** begin DATASET SECTION **
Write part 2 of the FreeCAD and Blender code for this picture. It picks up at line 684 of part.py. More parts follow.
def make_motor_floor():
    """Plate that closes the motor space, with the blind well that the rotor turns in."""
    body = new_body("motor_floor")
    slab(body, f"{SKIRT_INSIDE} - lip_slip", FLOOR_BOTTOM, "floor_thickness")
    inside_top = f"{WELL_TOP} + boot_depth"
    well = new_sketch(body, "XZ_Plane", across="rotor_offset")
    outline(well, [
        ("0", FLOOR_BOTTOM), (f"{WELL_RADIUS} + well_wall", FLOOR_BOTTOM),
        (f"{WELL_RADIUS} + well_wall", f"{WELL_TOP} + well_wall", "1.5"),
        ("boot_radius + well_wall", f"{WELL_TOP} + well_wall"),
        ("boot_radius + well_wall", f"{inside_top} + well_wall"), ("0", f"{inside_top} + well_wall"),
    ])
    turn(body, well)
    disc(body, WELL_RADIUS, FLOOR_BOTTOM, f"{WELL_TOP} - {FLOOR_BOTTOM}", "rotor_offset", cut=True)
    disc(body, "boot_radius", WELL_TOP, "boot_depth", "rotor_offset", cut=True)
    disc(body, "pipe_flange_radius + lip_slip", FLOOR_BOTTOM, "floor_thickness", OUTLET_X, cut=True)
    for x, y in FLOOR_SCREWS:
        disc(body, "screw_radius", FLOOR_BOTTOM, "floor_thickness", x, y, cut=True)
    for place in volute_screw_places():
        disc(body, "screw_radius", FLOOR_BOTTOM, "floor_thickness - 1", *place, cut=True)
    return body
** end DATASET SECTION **
§ **STATED PROBLEM**:
Write out all the data again, exactly as it appears.

§ **RESULT OF THE TASK**:
Write part 2 of the FreeCAD and Blender code for this picture. It picks up at line 684 of part.py. More parts follow.
def make_motor_floor():
    """Plate that closes the motor space, with the blind well that the rotor turns in."""
    body = new_body("motor_floor")
    slab(body, f"{SKIRT_INSIDE} - lip_slip", FLOOR_BOTTOM, "floor_thickness")
    inside_top = f"{WELL_TOP} + boot_depth"
    well = new_sketch(body, "XZ_Plane", across="rotor_offset")
    outline(well, [
        ("0", FLOOR_BOTTOM), (f"{WELL_RADIUS} + well_wall", FLOOR_BOTTOM),
        (f"{WELL_RADIUS} + well_wall", f"{WELL_TOP} + well_wall", "1.5"),
        ("boot_radius + well_wall", f"{WELL_TOP} + well_wall"),
        ("boot_radius + well_wall", f"{inside_top} + well_wall"), ("0", f"{inside_top} + well_wall"),
    ])
    turn(body, well)
    disc(body, WELL_RADIUS, FLOOR_BOTTOM, f"{WELL_TOP} - {FLOOR_BOTTOM}", "rotor_offset", cut=True)
    disc(body, "boot_radius", WELL_TOP, "boot_depth", "rotor_offset", cut=True)
    disc(body, "pipe_flange_radius + lip_slip", FLOOR_BOTTOM, "floor_thickness", OUTLET_X, cut=True)
    for x, y in FLOOR_SCREWS:
        disc(body, "screw_radius", FLOOR_BOTTOM, "floor_thickness", x, y, cut=True)
    for place in volute_screw_places():
        disc(body, "screw_radius", FLOOR_BOTTOM, "floor_thickness - 1", *place, cut=True)
    return body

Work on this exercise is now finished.